What is asked: Across the listing below, count the lines that mention the string "joints". Reply with the figure only.

Given data:
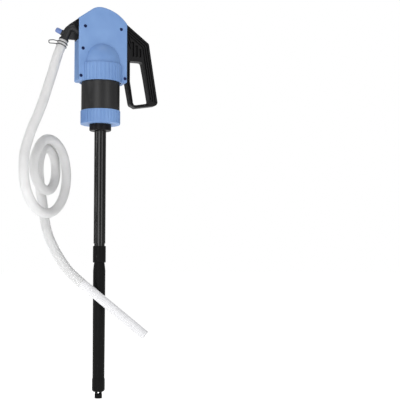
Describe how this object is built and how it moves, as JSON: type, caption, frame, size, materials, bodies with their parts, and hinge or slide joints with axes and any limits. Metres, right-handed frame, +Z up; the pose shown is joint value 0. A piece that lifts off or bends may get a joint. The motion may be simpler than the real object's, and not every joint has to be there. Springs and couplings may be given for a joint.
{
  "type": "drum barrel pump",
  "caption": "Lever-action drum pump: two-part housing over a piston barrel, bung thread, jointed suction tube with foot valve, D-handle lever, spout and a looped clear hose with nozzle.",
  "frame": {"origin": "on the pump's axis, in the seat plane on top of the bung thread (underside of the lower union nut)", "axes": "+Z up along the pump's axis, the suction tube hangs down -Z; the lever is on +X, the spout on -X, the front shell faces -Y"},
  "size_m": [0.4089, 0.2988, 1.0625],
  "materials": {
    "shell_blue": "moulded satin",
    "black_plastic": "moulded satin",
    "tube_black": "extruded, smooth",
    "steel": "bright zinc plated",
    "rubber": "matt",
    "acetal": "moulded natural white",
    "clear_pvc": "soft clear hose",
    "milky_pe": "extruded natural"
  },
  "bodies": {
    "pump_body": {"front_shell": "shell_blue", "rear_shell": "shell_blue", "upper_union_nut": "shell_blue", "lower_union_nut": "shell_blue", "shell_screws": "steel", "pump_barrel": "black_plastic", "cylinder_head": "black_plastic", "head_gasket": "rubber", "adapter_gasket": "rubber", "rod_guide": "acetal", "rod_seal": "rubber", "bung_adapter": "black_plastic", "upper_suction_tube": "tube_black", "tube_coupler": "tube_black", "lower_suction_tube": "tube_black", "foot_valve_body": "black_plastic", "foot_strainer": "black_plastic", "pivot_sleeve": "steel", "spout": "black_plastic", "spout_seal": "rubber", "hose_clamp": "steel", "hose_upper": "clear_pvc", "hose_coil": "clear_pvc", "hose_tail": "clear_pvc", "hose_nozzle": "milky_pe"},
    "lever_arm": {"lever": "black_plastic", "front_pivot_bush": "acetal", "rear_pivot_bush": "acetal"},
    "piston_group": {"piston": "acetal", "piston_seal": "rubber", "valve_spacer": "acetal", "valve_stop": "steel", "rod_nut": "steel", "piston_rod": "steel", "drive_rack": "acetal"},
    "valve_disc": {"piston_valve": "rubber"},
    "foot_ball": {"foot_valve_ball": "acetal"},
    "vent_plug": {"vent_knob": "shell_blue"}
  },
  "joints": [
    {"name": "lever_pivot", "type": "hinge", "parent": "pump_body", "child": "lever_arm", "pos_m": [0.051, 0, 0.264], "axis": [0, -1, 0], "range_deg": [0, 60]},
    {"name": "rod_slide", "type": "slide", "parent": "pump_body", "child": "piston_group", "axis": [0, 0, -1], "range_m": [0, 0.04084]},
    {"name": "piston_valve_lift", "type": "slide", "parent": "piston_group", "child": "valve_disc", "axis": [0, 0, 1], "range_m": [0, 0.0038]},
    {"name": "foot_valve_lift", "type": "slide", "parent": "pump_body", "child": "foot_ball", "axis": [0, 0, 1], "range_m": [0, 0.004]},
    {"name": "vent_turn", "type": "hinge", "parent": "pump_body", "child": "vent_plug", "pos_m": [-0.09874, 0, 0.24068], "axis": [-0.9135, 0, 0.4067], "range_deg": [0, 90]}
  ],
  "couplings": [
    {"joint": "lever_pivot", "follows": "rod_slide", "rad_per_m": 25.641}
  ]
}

Exercise solution: 2